En esa otra asignatura que yo proponía –y que podríamos llamar, más académicamente, “Asertividad”- la muchachada aprendería a tener opiniones resueltas y a no dejarse mangonear por sentimientos inducidos. La RAE define asertividad como la habilidad que permite a las personas expresar de la manera adecuada, sin hostilidad ni agresividad, sus emociones frente a otra persona. O sea: un sí es sí, o un no es no, según la circunstancia. Y aunque es cierto que la asertividad depende en gran parte del carácter, y que a quien Dios se la dio San Pedro se la bendice, no estaría de más, para los tímidos sin remedio, para los que hemos jodido nuestra vida a base de callar lo que pensábamos y luego soltarlo en una erupción verbal, no estaría de más, digo, aprender algunos trucos que también enseñan en las clases de retórica: el control del plexo solar, la mirada fijada en un punto, el uso de muletillas verbales que nos guíen por el recto sendero de nuestra verdad.

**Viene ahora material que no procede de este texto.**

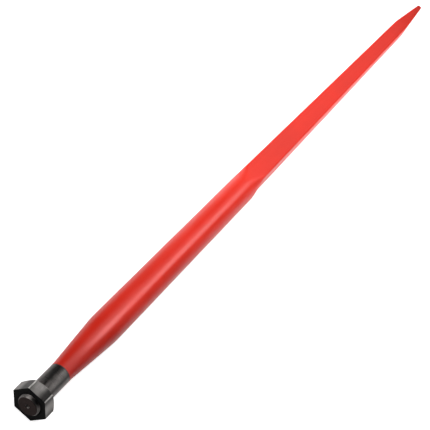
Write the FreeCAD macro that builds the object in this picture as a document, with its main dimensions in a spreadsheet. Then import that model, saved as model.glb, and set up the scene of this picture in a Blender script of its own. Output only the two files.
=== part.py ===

Al teniente Anton, en la pelicula, también le hubiera venido de puta madre ser asertivo en sus relaciones con Edith, la hija del barón. Decirle que bueno, que sí, que es una mujer muy guapa, pero que su parálisis en las piernas la convierte en un partido improcedente para alguien que tiene que presumir de hombría ante los soldados de su tropa. Pero claro: si se lo hubiera dicho en la primera escenanos habríamos quedado sin melodrama. Y sin los minutos de metraje de Clara Rosager, que si el teniente Anton no la quería, pues mira, pa’ mí.